個人的に通気性に関しては、非ゴアテックスブーツに比べればマシかな?っていう程度。防水性に関しては、浅い水場を素早く渡る程度なら大丈夫で、豪雨や雪の中でも良い働きをしてくれている。


付属インソールは、薄手の柔らかいタイプのもの。ショックアブソーバーとしての機能はまぁまぁ悪くないのだが、長距離の行軍だと疲れが少し出やすい。耐久性はあまり無いだろう。

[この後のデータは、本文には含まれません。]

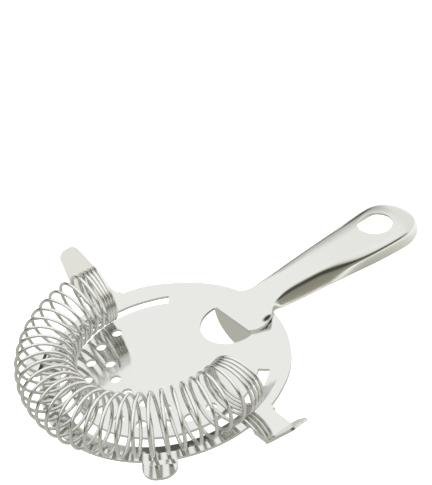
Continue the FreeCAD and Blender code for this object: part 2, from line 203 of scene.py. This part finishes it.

と、いうことで普段は愛用のスーパーフィートのグリーンを仕込んで使用している。足本来の形をキープし、クッション性能を高める硬質タイプのインソールで、立ちっぱなしの任務には向かないが、長距離の行軍やハードな登山には強く、疲労軽減や足の損傷を抑えてくれる強い味方だ。扁平足の私にはこれがないと始まらない。

また、徒歩行軍の無い軽い訓練や日常的な行動では、靴紐が解けることなく、脱着がしやすいようにゴム紐とコードストッパーを組み合わせて使用している。大変利便性が良い。


私は、普段の靴のサイズは25.5~26cmのものを選んでいる。今回選んだサイズは、EUサイズで40(UK:6 1/2、US:7.5、センチ:25.7cm)のものをチョイス。この靴をヨーロッパのショップから購入した際に、私は扁平足というのもあり、サイズが合うかどうかの不安があったが、まさしく理想としていたピッタリのサイズであった。

この靴のおかげで、臆病風を吹かして早期帰国した半年とは言え、異国の地での酷い労働環境に耐え、その後の徒歩での一人旅も堪能し、こうして呑気に靴のレビューを書いている。無事に帰国できる確率は半々くらいだろうなと思いながら母国を後にしたが、この素晴らしい靴が私を再び母国へと帰してくれたと言っていい。その後も、大きな旅行や、訓練等では必ずこの靴を履いている。様々な地を自分の足で歩くことが好きな私にとっての最高のパートナーである。

異国の地でどんなバカなことを行い、どんな愉快な連中とじゃれ合い、どんな目に合ってきたかに関してはまた別の機会にでも。